Inflasi di Amerika Turun, Tapi Bahaya Bagi RI Masih Besar!

Meski Fed berpotensi akan mengendurkan laju kenaikan suku bunga acuannya, tapi potensi resesi masih membayangi.
Negeri Paman Sam merupakan negara dengan perekonomian terbesar di dunia. Seperti diketahui, PDB Amerika Serikat menyumbang 25% dari ekonomi dunia.
Amerika Serikat pun memimpin posisi ekonomi tertinggi sejak tahun 1960, bahkan jauh sebelum perang dunia I dan II. Atas dasar itu, Amerika Serikat dikenal sebagai negara adidaya ekonomi.
Dengan demikian, jika negara dengan ekonomi terbesar di dunia ini tertekan, maka akan bisa dipastikan mengganggu perekonomian global.
Beberapa waktu yang lalu, Menteri Keuangan RI Sri Mulyani Indrawati sempat memperingatkan bahwa jika AS mengalami resesi, tentu Tanah Air juga akan merasakan dampaknya.
Awalnya dampak akan dirasakan melalui pasar keuangan, antara lain munculnya capital outflow, sehingga dapat memberikan tekanan pada nilai tukar rupiah dan saham.
Selanjutnya dampak akan berlanjut ke sektor rill, khususnya ekspor. Diketahui AS adalah mitra dagang utama Indonesia. Sehingga ketika ekonominya melambat, maka permintaan akan negeri paman Sam tersebut akan berkurang.

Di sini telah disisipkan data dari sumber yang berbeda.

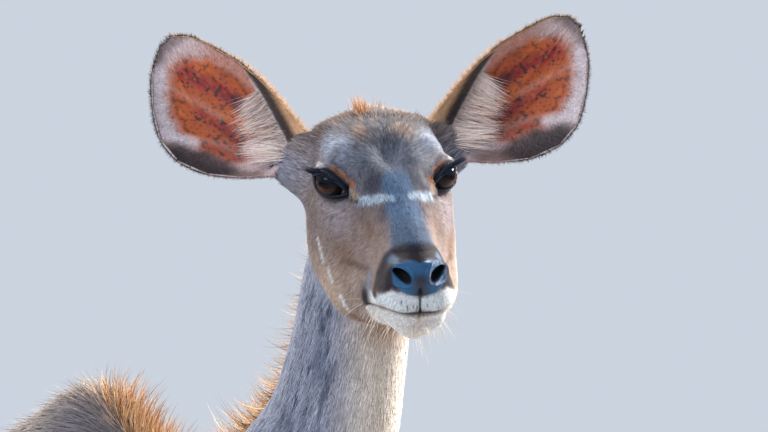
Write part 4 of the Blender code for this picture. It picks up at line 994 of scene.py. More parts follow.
def face_colour(local):
    """Colours of the head, in its own coordinates, and how wet and bare the skin is."""
    x, y, z = local.T
    ax = np.abs(x)
    soft = 0.5 * grain(local, 0.016, 3) + 0.5 * grain(local, 0.006, 4)
    turn, reach = np.arctan2(x, y - WHORL[1]), np.hypot(x, y - WHORL[1])
    strands = grain(np.stack([0.055 * np.sin(turn), 0.055 * np.cos(turn), 0.2 * reach], 1), 0.0021, 9)
    drift = local + 0.004 * soft[:, None]
    # The back of the head turns to the grey with its painted sky blue
    colour = mix(TAUPE, SKY_TINTED_GREY, 0.8 * ramp(0.03, 0.075, y) * ramp(0.02, -0.02, z))
    for _, paint, strength, place, size in FACE_PATCHES:
        colour = mix(colour, paint, np.minimum(1.0, 1.3 * strength * patch(drift, place, size)))
    # A steel blue band from the whorl down the bridge, deeper towards the nose: a painted sheen of sky light
    half_band = np.interp(-y, (0.03, 0.07, 0.11, 0.14, 0.17), (0.008, 0.017, 0.018, 0.019, 0.023))
    bridge = ramp(half_band + 0.006, half_band - 0.005, ax + 0.003 * soft) * ramp(-0.02, 0.0, z)
    sky_sheen = mix(tone(92, 122, 158), tone(72, 98, 130), ramp(-0.125, -0.16, y))
    colour = mix(colour, sky_sheen, 0.92 * bridge * ramp(-0.028, -0.06, y))
    # Hair fans from the whorl to the crown in dark, tan and cream strands
    fan = ramp(-0.04, -0.01, y) * ramp(-0.01, 0.02, z)
    fan *= 1 - 0.75 * ramp(0.024, 0.044, ax)
    v_mark = fan * ramp(0.007, 0.002, ax - 0.3 * (y + 0.03)) * ramp(0.045, 0.0, y)
    colour = mix(colour, tone(34, 40, 58), 0.35 * v_mark)
    colour = mix(colour, tone(44, 47, 60), 0.58 * fan * ramp(0.05, 0.55, strands))
    pale_strands = 0.55 * fan * ramp(-0.01, 0.04, y) * ramp(-0.3, -0.75, strands)
    colour = mix(colour, tone(196, 164, 136), pale_strands)
    # A painted cream rim of light along the back of the crown
    colour = mix(colour, CREAM, 0.6 * ramp(0.095, 0.115, y) * ramp(0.0, 0.02, z))
    bend = -0.1035 + 1.03 * ax
    bend -= 0.005 * bell(ax - 0.025, 0.01)
    chevron = ramp(0.008, 0.0036, np.abs(y - bend - 0.002 * soft)) * ramp(0.0055, 0.0105, ax)
    chevron *= ramp(0.046, 0.039, ax) * ramp(-0.004, 0.004, z)
    chevron *= 1 - 0.45 * ramp(0.1, 0.7, grain(local, 0.0024, 14))
    colour = mix(colour, tone(186, 204, 226), 0.92 * chevron)
    for _, paint, strength, width, edge, *line in FACE_STROKES:
        colour = mix(colour, paint, strength * stroke(local, *line, width=width, soft=edge))
    speckle = ramp(0.25, 0.75, grain(local, 0.0021, 13))
    colour = colour * (1 - 0.42 * speckle[:, None])
    # Nose: dark down to the lips, over its top and along its sides
    lip_line = mouth_height(y)
    lip_top = np.interp(
        ax,
        (0.0, 0.007, 0.018, 0.031, 0.0425, 0.047),
        (-0.04, -0.0365, -0.033, -0.0325, -0.046, -0.064),
    )
    cap_edge = np.interp(
        ax,
        (0.0, 0.01, 0.017, 0.024, 0.031, 0.038, 0.045),
        (-0.186, -0.182, -0.175, -0.167, -0.16, -0.163, -0.172),
    )
    cap_edge += 0.0015 * soft
    fade = 0.005 + 0.003 * ramp(0.026, 0.036, ax)
    muzzle = ramp(cap_edge + fade, cap_edge - fade, y) * ramp(lip_top - 0.002, lip_top + 0.003, z)
    colour = mix(colour, tone(34, 33, 46), 0.95 * muzzle * (1 - 0.15 * ramp(0.033, 0.042, ax)))
    # Lips and chin
    upper_lip = ramp(lip_top + 0.001, lip_top - 0.003, z) * ramp(-0.151, -0.166, y)
    upper_lip *= ramp(lip_line - 0.001, lip_line + 0.002, z)
    colour = mix(colour, tone(230, 238, 246), 0.95 * upper_lip)
    warm_lip = 0.75 * upper_lip * ramp(lip_line + 0.0075, lip_line + 0.003, z)
    colour = mix(colour, tone(206, 170, 140), warm_lip * ramp(0.012, 0.022, ax))
    dots = ramp(0.45, 0.62, grain(local * (1, 1, 0.45), 0.0022, 12)) * (upper_lip > 0.5)
    dots *= ramp(lip_line + 0.004, lip_line + 0.01, z)
    colour = mix(colour, tone(66, 70, 86), 0.8 * dots * ramp(0.034, 0.02, ax))
    lower = ramp(lip_line + 0.001, lip_line - 0.003, z) * ramp(-0.138, -0.15, y)
    lower *= ramp(-0.116, -0.098, z)
    colour = mix(colour, WHITE, 0.93 * lower)
    colour = mix(colour, tone(214, 190, 178), 0.45 * lower * ramp(0.024, 0.0, ax))
    mouth = bell(z - lip_line, 0.0014 + 0.002 * ramp(0.022, 0.004, ax)) * ramp(-0.14, -0.152, y)
    over_mouth = 0.7 * bell(z - lip_line - 0.0032, 0.0022) * ramp(0.014, 0.008, ax)
    colour = mix(colour, tone(150, 96, 78), over_mouth * ramp(-0.2, -0.21, y))
    colour = mix(colour, tone(54, 36, 34), (0.5 + 0.45 * ramp(0.026, 0.012, ax)) * mouth)
    # The nose pad: dull above, wet in front with a painted steel blue reflection of the sky, painted black
    # shade in the nostrils
    pad_bottom = -0.039 + 0.014 * (ax / 0.032) ** 2
    pad_top = 0.0065 - 0.026 * (ax / 0.034) ** 2.4
    pad = ramp(0.0355, 0.0325, ax) * ramp(pad_bottom - 0.0015, pad_bottom + 0.0015, z)
    pad *= ramp(pad_top + 0.003, pad_top - 0.002, z) * ramp(-0.168, -0.18, y)
    colour = mix(colour, PAD_BROWN, pad)
    gloss_line = z + 9.0 * ax**2 - 0.0025 + 0.0025 * bell(x, 0.005)
    front = pad * ramp(-0.0005, -0.0035, gloss_line) * ramp(0.0325, 0.029, ax)
    lower_pad = ramp(-0.009, -0.019, z) * bell(x, 0.0115)
    colour = mix(colour, PAD_SKY_REFLECTION, front * (1 - 0.85 * lower_pad))
    # A bluer painted reflection of the sky over the nostril wings
    wing = bell(ax - 0.021, 0.011) * ramp(-0.022, -0.027, z) * front
    colour = mix(colour, tone(52, 104, 146), 0.8 * wing)
    # Painted black shade down the nostrils
    pit = nostril_pit(x, z) * ramp(-0.185, -0.195, y)
    colour = mix(colour, BLACK * 0.3, ramp(0.06, 0.3, pit))
    cleft = bell(x + 0.0008, 0.0017) * ramp(-0.205, -0.212, y)
    cleft *= ramp(-0.028, -0.032, z)
    cleft *= ramp(-0.069, -0.064, z)
    colour = mix(colour, PAD_BROWN, 0.85 * cleft)
    wet = np.maximum(front, 0.4 * cleft) * (1 - ramp(0.02, 0.2, pit))
    bare = np.maximum(np.maximum(pad, cleft), 0.7 * mouth)
    for side in SIDES:
        ex, ey, ez = to_eye(from_head(local), side).T
        d = almond(ex, ey)
        here = (np.hypot(ex, ey) < 0.045) & (ez > -0.02)
        below = ramp(0.002, -0.004, ey)
        rim = here * ramp(0.006, 0.003, d - 0.0014 * (ey > 0))
        colour = mix(colour, DEEP_SLATE, here * ramp(0.012, 0.005, d) * 0.4)
        colour = mix(colour, tone(16, 22, 34), rim)
        spots = here * below * bell(d - 0.0105, 0.0016) * ramp(0.2, 0.5, grain(local, 0.0028, 15))
        colour = mix(colour, tone(40, 34, 40), 0.8 * spots)
        wet = np.maximum(wet, 0.7 * here * ramp(0.0036, 0.0022, d))
        bare = np.maximum(bare, here * ramp(0.005, 0.0034, d))
    return colour, wet, bare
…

"Ekspor yang selama ini mencapai surplus juga tidak boleh dianggap terus menerus terjadi," jelasnya.
Melansir data Kementerian Perdagangan, AS merupakan mitra dagang terbesar kedua untuk ekspor non-migas setelah Tiongkok, dengan nominal senilai US$ 24,04 miliar atau setara dengan Rp 376,34 triliun (asumsi kurs Rp 15.655/US$) untuk periode perdagangan Januari-Oktober 2022.
![]() Kemendag |
Dari sisi investasi, AS juga memegang peranan penting dalam penanaman modal asing senilai US$ 1,4 miliar atau setara dengan Rp 21,5 triliun pada semester pertama tahun ini. Dengan nominal tersebut, menempatkan AS berada di peringat kelima dengan investasi terbesar di RI.
Namun, mantan keuangan M.Chatib Basri masih optimis bahwa ekonomi Indonesia tidak akan terperosok hingga membukukan pertumbuhan negatif. Dia meyakini bahwa PDB RI masih akan tetap tumbuh, meski melambat.
"Jadi, misalnya konsumsi growth-nya 5 koma sekian jadi 4 koma. Itu mirip waktu sama tapering-lah," ujar Chatib dalam dialog bersama CNBC Indonesia, dikutip Senin (10/10/2022).
"Waktu taper tantrum kita masih bisa tumbuh 5,8% lho, turun dari 6,5%. Jadi, akan ada slowdown," tambahnya.
Dengan demikian, Chatib percaya ekonomi Indonesia tidak akan sampai krisis ataupun resesi.
"Trennya itu slowdown. Kalau orang beranggapan ada ekonom kita akan krisis, saya mungkin gak beranggapan akan begitu. Tapi slowdown akan iya," tegasnya.